Even with conventional technologies, Barnham calculates that if all roofs and south-facing walls were covered in solar cells this would represent three times the total generating capacity of the UK’s current nuclear program – that is, 36 GW. This represents a really substantial dent in the energy needs of the UK, and if we believe Barnham’s calculation that his system would deliver about three times as much energy as conventional solar cells, this represents pretty much a complete solution to our energy problems. What is absent from the article, though, is an estimate of the total production capacity that’s likely to be achievable, merely observing that the UK semiconductor industry has substantial spare capacity after the telecoms downturn. This is the missing calculation that needs to be done before we can accept Barnham’s optimism.

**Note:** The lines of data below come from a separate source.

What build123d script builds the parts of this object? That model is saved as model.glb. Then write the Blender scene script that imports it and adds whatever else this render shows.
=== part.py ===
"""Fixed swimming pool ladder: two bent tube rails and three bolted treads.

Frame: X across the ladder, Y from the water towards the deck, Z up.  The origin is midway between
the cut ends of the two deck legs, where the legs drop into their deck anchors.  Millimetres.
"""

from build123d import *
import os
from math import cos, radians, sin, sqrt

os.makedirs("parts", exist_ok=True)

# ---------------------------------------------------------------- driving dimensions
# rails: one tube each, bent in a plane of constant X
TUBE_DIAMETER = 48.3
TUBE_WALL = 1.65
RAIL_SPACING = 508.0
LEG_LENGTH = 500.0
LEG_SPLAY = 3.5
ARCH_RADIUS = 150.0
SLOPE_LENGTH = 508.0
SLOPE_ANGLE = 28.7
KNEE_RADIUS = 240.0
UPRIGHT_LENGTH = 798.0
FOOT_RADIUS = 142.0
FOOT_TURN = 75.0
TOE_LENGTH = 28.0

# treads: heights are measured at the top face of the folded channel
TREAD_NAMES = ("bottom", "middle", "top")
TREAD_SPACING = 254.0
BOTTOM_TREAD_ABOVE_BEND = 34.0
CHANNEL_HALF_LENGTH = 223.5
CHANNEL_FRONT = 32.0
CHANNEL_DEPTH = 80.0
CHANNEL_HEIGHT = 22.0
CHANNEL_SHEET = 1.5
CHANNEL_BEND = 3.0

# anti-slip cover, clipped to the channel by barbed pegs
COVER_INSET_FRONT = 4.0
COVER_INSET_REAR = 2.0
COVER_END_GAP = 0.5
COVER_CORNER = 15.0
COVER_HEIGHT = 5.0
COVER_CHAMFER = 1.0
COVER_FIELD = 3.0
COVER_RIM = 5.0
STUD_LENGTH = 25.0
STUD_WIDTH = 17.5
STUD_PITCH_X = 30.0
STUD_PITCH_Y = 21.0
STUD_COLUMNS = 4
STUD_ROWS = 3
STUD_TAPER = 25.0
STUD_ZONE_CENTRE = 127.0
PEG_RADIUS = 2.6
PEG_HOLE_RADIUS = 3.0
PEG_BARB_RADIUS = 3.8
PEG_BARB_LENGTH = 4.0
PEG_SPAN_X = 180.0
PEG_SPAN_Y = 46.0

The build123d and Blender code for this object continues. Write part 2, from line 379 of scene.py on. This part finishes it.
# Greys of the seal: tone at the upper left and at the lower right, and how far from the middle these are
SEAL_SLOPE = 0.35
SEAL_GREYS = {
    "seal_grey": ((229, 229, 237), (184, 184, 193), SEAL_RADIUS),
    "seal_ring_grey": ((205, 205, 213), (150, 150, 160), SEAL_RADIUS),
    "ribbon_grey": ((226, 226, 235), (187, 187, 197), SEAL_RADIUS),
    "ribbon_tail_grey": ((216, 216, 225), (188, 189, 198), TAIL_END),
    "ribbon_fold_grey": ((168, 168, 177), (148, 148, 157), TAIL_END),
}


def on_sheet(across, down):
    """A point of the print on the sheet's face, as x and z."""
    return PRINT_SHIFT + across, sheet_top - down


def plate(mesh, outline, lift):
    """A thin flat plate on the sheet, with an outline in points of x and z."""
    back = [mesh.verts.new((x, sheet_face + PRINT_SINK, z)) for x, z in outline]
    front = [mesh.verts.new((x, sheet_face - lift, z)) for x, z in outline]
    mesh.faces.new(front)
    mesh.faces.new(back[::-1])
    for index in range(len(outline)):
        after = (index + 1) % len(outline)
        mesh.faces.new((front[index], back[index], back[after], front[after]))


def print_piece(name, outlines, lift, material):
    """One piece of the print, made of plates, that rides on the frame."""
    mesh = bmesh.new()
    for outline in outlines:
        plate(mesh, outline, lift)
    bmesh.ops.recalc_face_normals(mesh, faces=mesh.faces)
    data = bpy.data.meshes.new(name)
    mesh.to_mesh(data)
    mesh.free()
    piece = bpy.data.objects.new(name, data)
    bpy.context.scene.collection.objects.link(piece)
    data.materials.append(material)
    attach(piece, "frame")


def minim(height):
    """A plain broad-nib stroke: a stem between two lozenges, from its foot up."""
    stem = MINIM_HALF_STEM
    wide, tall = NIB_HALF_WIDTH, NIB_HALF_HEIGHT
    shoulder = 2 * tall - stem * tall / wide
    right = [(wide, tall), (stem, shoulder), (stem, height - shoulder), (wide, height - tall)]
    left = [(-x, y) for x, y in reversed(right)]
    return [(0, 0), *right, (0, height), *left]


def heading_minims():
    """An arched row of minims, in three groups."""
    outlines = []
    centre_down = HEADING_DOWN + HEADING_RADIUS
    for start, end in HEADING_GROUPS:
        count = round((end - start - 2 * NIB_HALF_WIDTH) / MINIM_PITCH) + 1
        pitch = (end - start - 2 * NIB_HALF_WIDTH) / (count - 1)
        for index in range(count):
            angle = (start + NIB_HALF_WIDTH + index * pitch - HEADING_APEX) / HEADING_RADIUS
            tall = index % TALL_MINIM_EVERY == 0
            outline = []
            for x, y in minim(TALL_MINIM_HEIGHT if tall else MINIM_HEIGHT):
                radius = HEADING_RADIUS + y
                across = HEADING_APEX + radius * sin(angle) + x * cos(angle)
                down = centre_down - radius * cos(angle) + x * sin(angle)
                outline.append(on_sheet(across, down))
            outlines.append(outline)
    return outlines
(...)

Nanoscience in the European Research Area

Most research in Europe, in nanotechnology or any other field, is not funded by the European Union. Somewhere between 90% and 95% of research funding comes from national research agencies, working with their own procedures, to their own national priorities. This bothers some people, who see this as yet another example of the way in which Europe doesn’t get its act together and thus fails to live up to its potential. In research, the European Commission fears that, compared to rivals in the USA or the far east, European efforts suffer from fragmentation and duplication. Their solution is the concept of the “European Research Area”, in which different national funding agencies work to create a joint approach to funding, as well as doing what they can to ensure free movement of researchers and ideas across the continent. As part of this initiative, national research agencies have come together to form thematic networks. Nanoscience has such a network, and it is meeting this week in Amsterdam to finalise the details of a joint funding call on the theme of singly addressable nanoscale objects.

Another way of looking at the issue of the many different approaches used in funding nanoscience across Europe is that this gives us a laboratory of different approaches, a kind of controlled experiment in science funding models. Yesterday’s meeting was devoted to series of overviews of the national nanoscience landscape in each country. This was instructive and contrasting; among the large countries one had the German approach, with major groups across the country being supported with really substantial infrastructure. The French had most logical and comprehensive overall plan, while the talk describing the British effort (given by me) couldn’t entirely hide its ad-hoc and largely unplanned character. The presentations from smaller countries varied from really rather impressive displays of focused activities (from the Netherlands, Finland and Austria in particular), to more aspirational talks from countries like Portugal and Slovakia.

How do the European nations rank in nanoscience? The undisputed leader is clearly Germany, with France and the UK vying for second place. Readers of this blog will know that I’m suspicious of bibliometric measures, but some interesting data was shown showing France second and the UK third by total numbers of nanoscience papers, but with that order being reversed when only highly cited papers were considered. But the efforts of the rich, smaller European countries are very significant; these are countries with high per person GDP figures which typically spend a higher proportion of GDP on research than larger countries. They combine this with a very focused and targeted approach to the science they support. The Netherlands, in particular, looks very strong indeed in those areas that it has chosen to concentrate on.